-- Start --

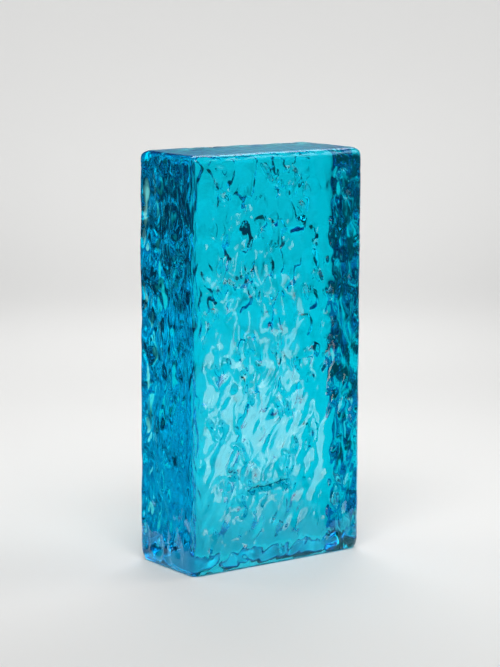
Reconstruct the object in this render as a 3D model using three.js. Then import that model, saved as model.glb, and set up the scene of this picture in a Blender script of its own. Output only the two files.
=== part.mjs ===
// A solid cast-glass brick, stood on one of its small ends.
//
// The brick is one pour of glass and therefore one solid. It has four families of form:
//   - the block itself, with rounded upright edges, a tighter rounding round the top face
//     and a fuller rounding round the foot;
//   - a flat base, where the lowest slice of the foot was ground away;
//   - the cast waves: a long swell and shorter ripples, both drawn out up the brick, which
//     run over the four walls, are calmer on the front, along the edges and on the top, and
//     die out at the ground foot;
//   - dents: hollows that the glass took from the mould, in the back and the two ends.
//
// Millimetres, +Z up. X is the width of the broad face, Y the thickness. The origin is the
// middle of the base, and -Y the front. Wrinkles finer than these are texture, left off here.

import * as THREE from 'three';
import { ImprovedNoise } from 'three/addons/math/ImprovedNoise.js';
import { mergeVertices } from 'three/addons/utils/BufferGeometryUtils.js';

const { lerp, smoothstep } = THREE.MathUtils;

// ---- Block ----
const height = 200;
const width = 102;
const thickness = 48;

// ---- Edges ----
const uprightEdgeRadius = 5;   // the four upright edges, seen from above
const topRounding = 4;         // how far below the top face its rounding starts
const footRounding = 7.5;      // height of the foot's whole rounding, before grinding
const groundOff = 1.5;         // slice of the foot lost to the grinding wheel

// ---- Swell: the long, low unevenness of the walls ----
const swellHeight = 0.25;      // crest above the mean face
const swellAcross = 34;        // from crest to crest, round the brick
const swellUp = 60;            // from crest to crest, up the brick

// ---- Ripples: the hammered look of the walls ----
const rippleHeight = 0.9;
const rippleAcross = 15;
const rippleUp = 30;
const rippleWander = 6;        // sideways drift of a ripple off the upright
const rippleWanderUp = 45;     // height over which it drifts to and fro

// ---- Dents: separate hollows in the back and the ends ----
const dentDepth = 1.4;
const dentAcross = 12;         // from dent to dent, round the brick
const dentUp = 22;             // from dent to dent, up the brick
const dentRim = 0.9;           // noise height at which a dent reaches its full depth
const lowDentShare = 0.3;      // share of their depth left low on the back
const dentFadeUp = 50;         // height over which they fade away downwards
const dentFadeTop = 120;       // full depth above this

// ---- Calm places: the share of the full wave height left there ----
const topWaveShare = 0.25;     // on the top face
const frontWaveShare = 0.55;   // on the front
const edgeWaveShare = 0.3;     // along the upright edges, where the glass set first
const edgeCalm = 6;            // width of the calmer strip beside an upright edge

// ---- Fineness of the surface grid ----
const stepAcross = 2.8;        // grid spacing round the brick: about a quarter of a dent
const stepUp = 4.6;            // grid spacing up the brick
const edgeSteps = 2;           // grid steps on each half of a rounded edge
const footSteps = 3;           // grid steps up the rounding of the foot

// ---- Glass ----
const glassColour = 0x10b6cc;
const glassRoughness = 0.08;

// ---- Sizes that follow ----
const halfEdge = Math.PI / 4;  // each face owns its edges up to the 45 degree line
const flatWidth = width - 2 * uprightEdgeRadius;
const flatThickness = thickness - 2 * uprightEdgeRadius;
const footTop = footRounding - groundOff;
const wallTop = height - topRounding;
const footAngle = Math.asin(footTop / footRounding);

// ---- Cast waves ----

const noise = new ImprovedNoise();
const noiseCrest = 0.6;        // a high crest of the noise, so heights above are real heights
const cellsPerWave = 0.55;     // the noise swings from crest to crest in about two cells

// One wave train: noise drawn out into cells of the given spacing, scaled to a crest of 1.
function waveTrain(point, across, up) {
  const cellAcross = across * cellsPerWave;
  const cellUp = up * cellsPerWave;
  return noise.noise(point.x / cellAcross, point.y / cellAcross, point.z / cellUp) / noiseCrest;
}

// Share of the full dent depth at a point: all of it on the ends and high on the back, less
// low on the back, none on the front.
function dentShare(point) {
  const behind = smoothstep(point.y, 0, flatThickness / 2);
  const high = smoothstep(point.z, dentFadeTop - dentFadeUp, dentFadeTop);
  const endward = smoothstep(Math.abs(point.x), flatWidth / 2, width / 2);
  return Math.max(behind * lerp(lowDentShare, 1, high), endward);
}

// Height of the cast surface above the smooth block at a point of it. The dents are the
// high parts of a noise of their own, cut off below zero and turned inwards.
function waveHeight(point) {
  const drift = rippleWander * Math.sin((2 * Math.PI * point.z) / rippleWanderUp);
  const drifted = new THREE.Vector3(point.x + drift, point.y - drift, point.z);
  const swell = swellHeight * waveTrain(point, swellAcross, swellUp);
  const ripple = rippleHeight * waveTrain(drifted, rippleAcross, rippleUp);
  const hollow = smoothstep(waveTrain(point, dentAcross, dentUp), 0, dentRim);
  return swell + ripple - dentDepth * dentShare(point) * hollow;
}

// Share of the full wave height at a point: all of it on the back and the ends, less on the
// front, along the upright edges and over the top's rounding, none at the ground rim.
function waveShare(point, normal) {
  const footShare = smoothstep(point.z, 0, footTop);
  const topness = Math.max(0, normal.z) ** 2;
  const frontness = smoothstep(-point.y, 0, flatThickness / 2);
  const nearEnd = smoothstep(Math.abs(point.x), flatWidth / 2 - edgeCalm, flatWidth / 2);
  const nearFace = smoothstep(Math.abs(point.y), flatThickness / 2 - edgeCalm, flatThickness / 2);
  const calmTop = lerp(1, topWaveShare, topness);
  const calmFront = lerp(1, frontWaveShare, frontness);
  const calmEdge = lerp(1, edgeWaveShare, nearEnd * nearFace);
  return footShare * calmTop * calmFront * calmEdge;
}

// Moves a point of the smooth block out or in along its normal to the cast surface.
function cast(point, normal) {
  return point.clone().addScaledVector(normal, waveShare(point, normal) * waveHeight(point));
}

// ---- Grid lines ----

// Grid stations across one face. Each has a place on the flat part, and a turn that runs
// from 0 where the rounding starts to 1 (or -1 on the low side) at the 45 degree line.
function faceStations(flatLength) {
  const flatSteps = Math.max(1, Math.round(flatLength / stepAcross));
  const stations = [];
  for (let i = edgeSteps; i > 0; i--) {
    stations.push({ flat: -flatLength / 2, turn: -i / edgeSteps });
  }
  for (let i = 0; i <= flatSteps; i++) {
    stations.push({ flat: flatLength * (i / flatSteps - 0.5), turn: 0 });
  }
  for (let i = 1; i <= edgeSteps; i++) {
    stations.push({ flat: flatLength / 2, turn: i / edgeSteps });
  }
  return stations;
}

// Grid levels up the walls, from the ground rim to the 45 degree line of the top rounding.
// The lean is the angle of the surface above (or below, if negative) the horizontal.
function wallLevels() {
  const levels = [];
  for (let i = footSteps; i > 0; i--) {
    const lean = (-footAngle * i) / footSteps;
    levels.push({ z: footTop + footRounding * Math.sin(lean), lean });
  }
  const wallSteps = Math.max(1, Math.round((wallTop - footTop) / stepUp));
  for (let i = 0; i <= wallSteps; i++) {
    levels.push({ z: lerp(footTop, wallTop, i / wallSteps), lean: 0 });
  }
  for (let i = 1; i <= edgeSteps; i++) {
    const lean = (halfEdge * i) / edgeSteps;
    levels.push({ z: wallTop + topRounding * Math.sin(lean), lean });
  }
  return levels;
}

const widthStations = faceStations(flatWidth);
const thicknessStations = faceStations(flatThickness);
const levels = wallLevels();

// ---- Surface points ----

// A point of a wall that faces along `facing` (radians from +X, seen from above).
// `halfSpan` is how far the middle of the rounding circle is from the brick's axis.
function wallPoint(facing, halfSpan, station, level) {
  const azimuth = facing + station.turn * halfEdge;
  const reach = uprightEdgeRadius * Math.cos(level.lean);
  const outward = new THREE.Vector3(Math.cos(facing), Math.sin(facing), 0);
  const sideways = new THREE.Vector3(-Math.sin(facing), Math.cos(facing), 0);
  const point = new THREE.Vector3(reach * Math.cos(azimuth), reach * Math.sin(azimuth), level.z);
  point.addScaledVector(outward, halfSpan).addScaledVector(sideways, station.flat);
  const normal = new THREE.Vector3(
    Math.cos(azimuth) * Math.cos(level.lean),
    Math.sin(azimuth) * Math.cos(level.lean),
    Math.sin(level.lean),
  );
  return cast(point, normal);
}

// How far out a station pair lies in the rounded rim of an end face (0 to 1), and which way.
function rimPlace(xStation, yStation) {
  const { turn: u } = xStation;
  const { turn: v } = yStation;
  const share = Math.max(Math.abs(u), Math.abs(v));
  if (share === 0) {
    return { share, x: 0, y: 0 };
  }
  if (Math.abs(u) >= Math.abs(v)) {
    const angle = (halfEdge * v) / share;
    return { share, x: Math.sign(u) * Math.cos(angle), y: Math.sin(angle) };
  }
  const angle = (halfEdge * u) / share;
  return { share, x: Math.sin(angle), y: Math.sign(v) * Math.cos(angle) };
}

// A point of the top face, which owns its rounding down to the 45 degree line.
function topPoint(xStation, yStation) {
  const rim = rimPlace(xStation, yStation);
  const tilt = rim.share * halfEdge;
  const reach = uprightEdgeRadius * Math.sin(tilt);
  const point = new THREE.Vector3(
    xStation.flat + reach * rim.x,
    yStation.flat + reach * rim.y,
    wallTop + topRounding * Math.cos(tilt),
  );
  const normal = new THREE.Vector3(rim.x * Math.sin(tilt), rim.y * Math.sin(tilt), Math.cos(tilt));
  return cast(point, normal);
}

// ---- Faces ----

// Lays a grid of points as triangles. Columns run to the right and rows upwards, seen from
// outside the glass. The diagonals alternate, so that no slant shows in the waves.
function addFace(corners, columns, rows, pointAt) {
  const grid = rows.map((row) => columns.map((column) => pointAt(column, row)));
  for (let r = 0; r + 1 < rows.length; r++) {
    for (let c = 0; c + 1 < columns.length; c++) {
      const lowLeft = grid[r][c];
      const lowRight = grid[r][c + 1];
      const highRight = grid[r + 1][c + 1];
      const highLeft = grid[r + 1][c];
      if ((r + c) % 2 === 0) {
        corners.push(lowLeft, lowRight, highRight, lowLeft, highRight, highLeft);
      } else {
        corners.push(lowLeft, lowRight, highLeft, lowRight, highRight, highLeft);
      }
    }
  }
}

// Fills the flat inside a rim, whose points run anticlockwise seen from above. The base is
// one ground plane, so it takes only the triangles that its rim needs, facing down.
function addBase(corners, rim) {
  for (const [a, b, c] of THREE.ShapeUtils.triangulateShape(rim, [])) {
    corners.push(rim[a], rim[c], rim[b]);
  }
}

function buildGlassBrick() {
  const walls = [
    { facing: 0, halfSpan: flatWidth / 2, stations: thicknessStations },
    { facing: Math.PI / 2, halfSpan: flatThickness / 2, stations: widthStations },
    { facing: Math.PI, halfSpan: flatWidth / 2, stations: thicknessStations },
    { facing: (3 * Math.PI) / 2, halfSpan: flatThickness / 2, stations: widthStations },
  ];
  const corners = [];
  const rim = [];
  for (const { facing, halfSpan, stations } of walls) {
    addFace(corners, stations, levels, (station, level) => wallPoint(facing, halfSpan, station, level));
    // A wall ends where the next begins, so its last station is left to that one.
    for (const station of stations.slice(0, -1)) {
      rim.push(wallPoint(facing, halfSpan, station, levels[0]));
    }
  }
  addFace(corners, widthStations, thicknessStations, topPoint);
  addBase(corners, rim);

  const loose = new THREE.BufferGeometry().setFromPoints(corners);
  const geometry = mergeVertices(loose);
  geometry.computeVertexNormals();

  const glass = new THREE.MeshStandardMaterial({
    color: glassColour,
    roughness: glassRoughness,
    metalness: 0,
  });
  const brick = new THREE.Mesh(geometry, glass);
  brick.name = 'glass_brick';
  return brick;
}

const object = new THREE.Group();
object.add(buildGlassBrick());

export default object;
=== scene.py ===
# %% [markdown]
# # A solid cast-glass brick in Blender
#
# The object is one block of cyan glass, 200 mm tall, 102 mm wide and 48 mm thick, that
# stands on its small end. It was poured into a mould, so it has a wrinkled skin, round
# edges and a flat ground foot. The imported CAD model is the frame: it gives the size, the
# rounded form and the broad waves. This notebook makes the finished piece of glass around
# it, then the glass itself, and then a small studio that glass looks good in.

# %% Load the frame
import math

import bmesh
import bpy
from mathutils import Matrix, Vector, noise


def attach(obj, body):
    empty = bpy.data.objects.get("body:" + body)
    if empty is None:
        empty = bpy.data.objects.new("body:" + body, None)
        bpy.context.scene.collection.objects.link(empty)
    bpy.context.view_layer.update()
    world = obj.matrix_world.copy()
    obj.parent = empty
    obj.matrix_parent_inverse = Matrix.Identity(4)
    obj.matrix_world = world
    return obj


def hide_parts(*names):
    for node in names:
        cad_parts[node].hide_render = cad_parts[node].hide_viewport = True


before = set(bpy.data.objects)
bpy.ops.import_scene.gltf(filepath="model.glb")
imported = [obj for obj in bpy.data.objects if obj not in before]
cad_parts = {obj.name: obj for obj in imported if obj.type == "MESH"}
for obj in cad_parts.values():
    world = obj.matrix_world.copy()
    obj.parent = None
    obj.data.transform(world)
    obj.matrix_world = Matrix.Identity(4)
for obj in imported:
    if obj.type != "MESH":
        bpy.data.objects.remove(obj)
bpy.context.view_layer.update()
MM = 0.001

# %% [markdown]
# ## Small helpers
#
# Blender's operators act on whatever is selected and active. Two tiny functions keep that
# tidy: one clears the selection, the other makes one object the only selected one. Both
# are used in object mode. A third applies a modifier to the active object, and the last is
# an even ease from 0 to 1, which is used below wherever one region of the glass passes
# softly into the next.


# %% Selecting, applying and easing
def deselect_all():
    bpy.ops.object.select_all(action="DESELECT")


def make_active(obj):
    deselect_all()
    obj.select_set(True)
    bpy.context.view_layer.objects.active = obj


def apply(modifier):
    bpy.ops.object.modifier_apply(modifier=modifier.name)


def smoothstep(low, high, value):
    """0 below low, 1 above high, and an even ease between them."""
    t = min(1, max(0, (value - low) / (high - low)))
    return t * t * (3 - 2 * t)


print("halfway through an ease:", smoothstep(0, 1, 0.5))

# %% [markdown]
# ## The block
#
# A brick of glass is one closed lump, so it starts as one cube at the real size. Its
# edges are rounded with a bevel. The glass was ground flat underneath, which cuts the
# lower rounding short: the cube starts a little below the floor and a bisect at floor
# level cuts it off and closes it with one flat face.

# %% Rounded block with a ground foot
WIDTH = 102 * MM
THICKNESS = 48 * MM
HEIGHT = 200 * MM
EDGE_RADIUS = 5 * MM
EDGE_STEPS = 8
GROUND_OFF = 1 * MM

deselect_all()
bpy.ops.mesh.primitive_cube_add(
    size=1,
    location=(0, 0, (HEIGHT - GROUND_OFF) / 2),
    scale=(WIDTH, THICKNESS, HEIGHT + GROUND_OFF),
)
brick = bpy.context.object
brick.name = "cast_glass_brick"
bpy.ops.object.transform_apply(location=True, rotation=True, scale=True)
bpy.ops.object.mode_set(mode="EDIT")
bpy.ops.mesh.select_mode(type="EDGE")
bpy.ops.mesh.select_all(action="SELECT")
bpy.ops.mesh.bevel(offset=EDGE_RADIUS, segments=EDGE_STEPS, affect="EDGES")
bpy.ops.mesh.select_all(action="SELECT")
bpy.ops.mesh.bisect(plane_co=(0, 0, 0), plane_no=(0, 0, 1), clear_inner=True, use_fill=True)
bpy.ops.object.mode_set(mode="OBJECT")
print("rounded block:", len(brick.data.polygons), "faces")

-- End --

> _EXERCISE GOAL_
Look back at the data above. Transcribe exactly the lines starting at the line that contains "bpy.data.objects.remove(obj)" and ending at the line that contains "GROUND_OFF = 1 * MM".

> _SOLUTION TO THIS TASK_
        bpy.data.objects.remove(obj)
bpy.context.view_layer.update()
MM = 0.001

# %% [markdown]
# ## Small helpers
#
# Blender's operators act on whatever is selected and active. Two tiny functions keep that
# tidy: one clears the selection, the other makes one object the only selected one. Both
# are used in object mode. A third applies a modifier to the active object, and the last is
# an even ease from 0 to 1, which is used below wherever one region of the glass passes
# softly into the next.


# %% Selecting, applying and easing
def deselect_all():
    bpy.ops.object.select_all(action="DESELECT")


def make_active(obj):
    deselect_all()
    obj.select_set(True)
    bpy.context.view_layer.objects.active = obj


def apply(modifier):
    bpy.ops.object.modifier_apply(modifier=modifier.name)


def smoothstep(low, high, value):
    """0 below low, 1 above high, and an even ease between them."""
    t = min(1, max(0, (value - low) / (high - low)))
    return t * t * (3 - 2 * t)


print("halfway through an ease:", smoothstep(0, 1, 0.5))

# %% [markdown]
# ## The block
#
# A brick of glass is one closed lump, so it starts as one cube at the real size. Its
# edges are rounded with a bevel. The glass was ground flat underneath, which cuts the
# lower rounding short: the cube starts a little below the floor and a bisect at floor
# level cuts it off and closes it with one flat face.

# %% Rounded block with a ground foot
WIDTH = 102 * MM
THICKNESS = 48 * MM
HEIGHT = 200 * MM
EDGE_RADIUS = 5 * MM
EDGE_STEPS = 8
GROUND_OFF = 1 * MM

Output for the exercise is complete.